A girl outlasts a harrowing childhood and, though falteringly, enjoys control over her life.
This debut novel is told entirely in the second person, a bold move that injects the story with a special sort of hypersensitivity. As the reader grows still and silent—listening for a car in the driveway, clattering in the kitchen, any sign of parents (and thus, trouble)—alongside the narrator, known only as J, Anderegg places them into the role of a child in an abusive, neglectful home, constantly self-policing, seeking meager moments of peace, and hoping to eventually have the chance to shape their own lives.

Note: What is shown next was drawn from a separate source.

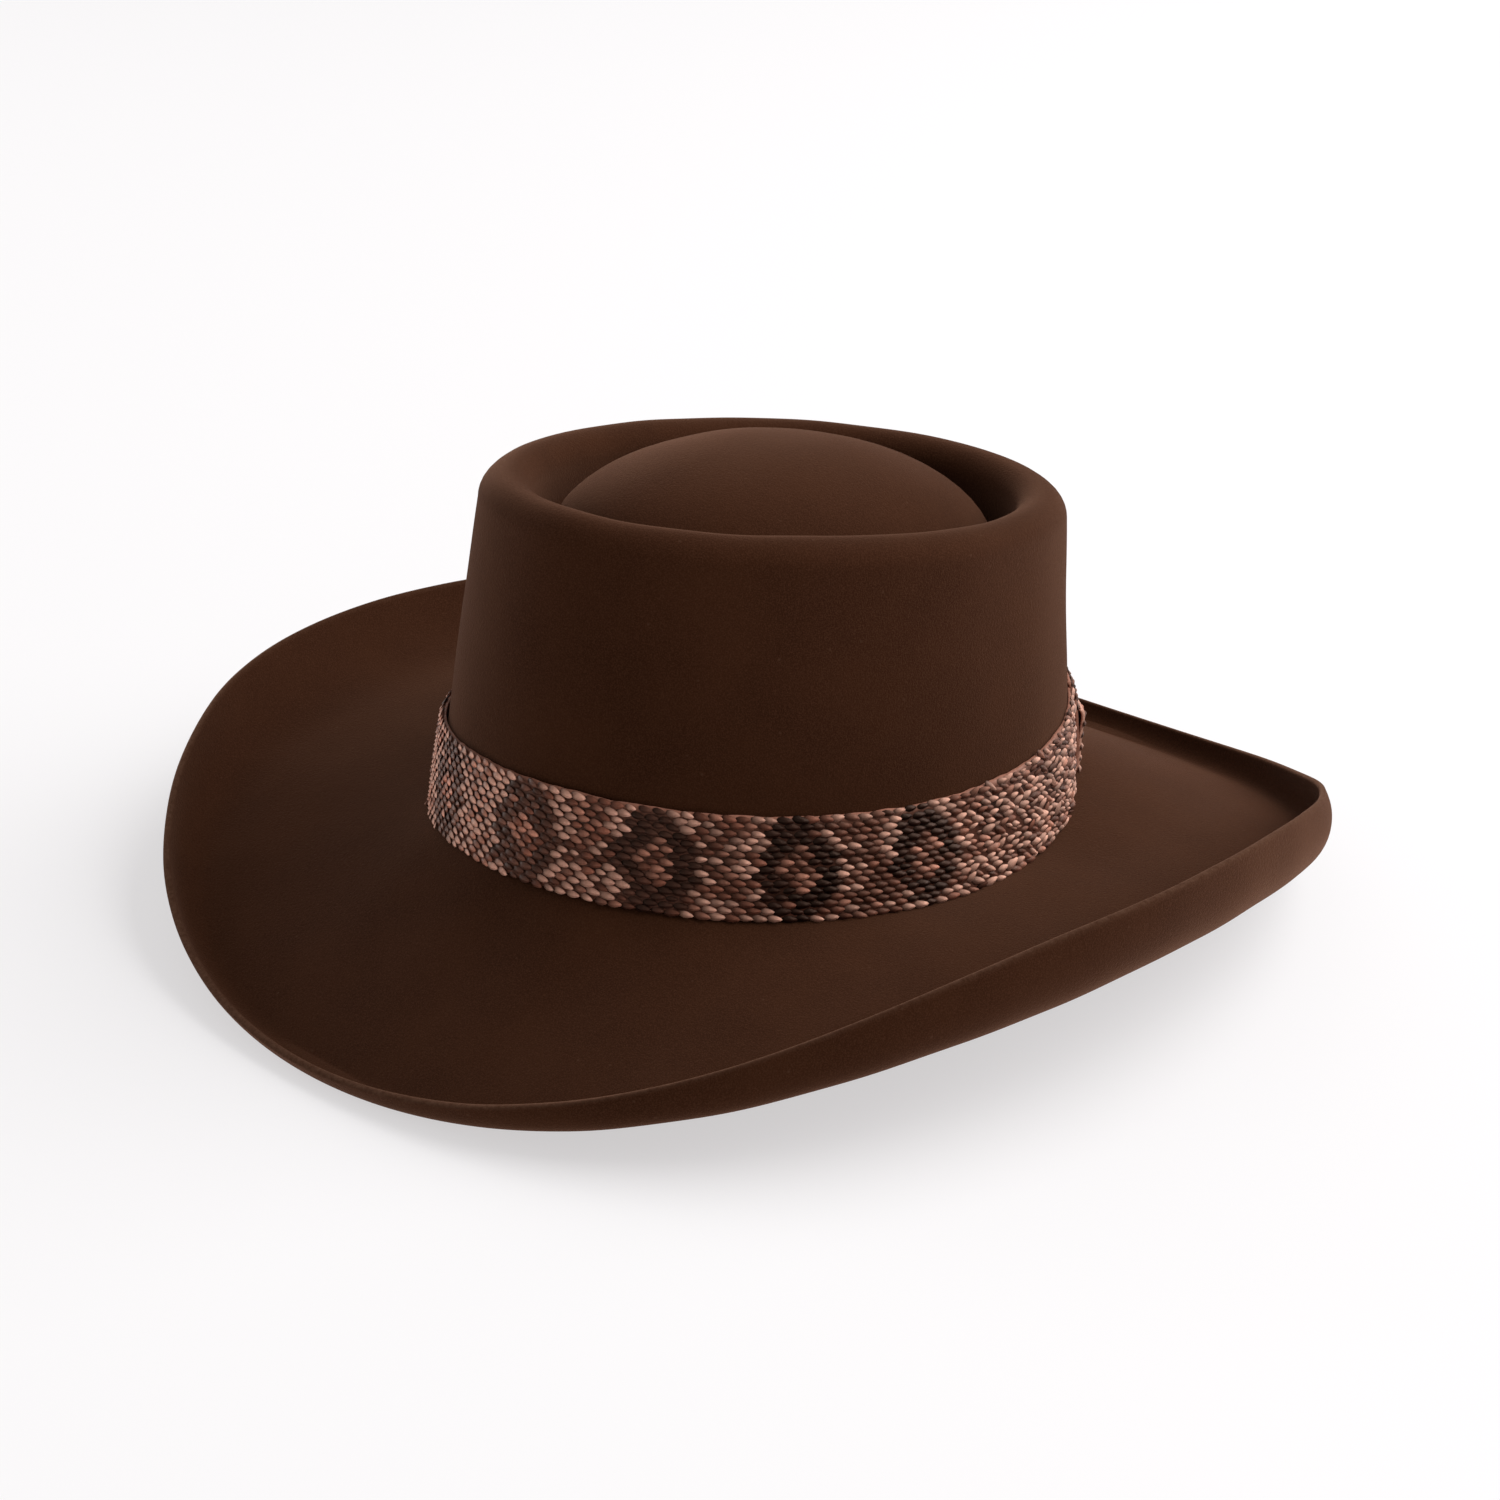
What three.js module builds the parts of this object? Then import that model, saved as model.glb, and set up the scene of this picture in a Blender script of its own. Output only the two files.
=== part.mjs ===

She lays out J’s good and bad days at home with her angry alcoholic father, her exhausted, spiteful mother, and her introverted older brother—her only ally and the recipient of all of their father’s beatings—in the same unflinching prose. Amid the chaos, J generally chooses numbness and painstakingly calculated obedience, even if she does not understand why she must behave a given way. “What is a rule?,” she asks, and how does she know whether it’s just? Initially, it doesn’t really matter to J. If she’s not being yelled at, she’s left alone to dream and plan for her far-off, glimmering future. She copies friends at school and people on TV; she gets a car, a credit card, a college degree. “You do not know this yet,” her wiser, future self narrates, “but you are raising you.” Tired of letting life happen to her, she molds herself into a woman through sheer will. Anderegg delicately considers the strange hollowness of having succeeded in getting out—of having the freedom and tools to find happiness, but nursing a shot nervous system and a crooked view of relationships. Yet, the book insists that nurture (or lack thereof) is not all there is. “This is your nature,” Anderegg writes. “This is who you are and who cannot be destroyed or told to shut up.” It is enlivening to witness J’s steely resolve and to follow her relationship with her brother, which offers a glance into the shocking strength of a shared childhood.
Anderegg’s novel outlives its pages.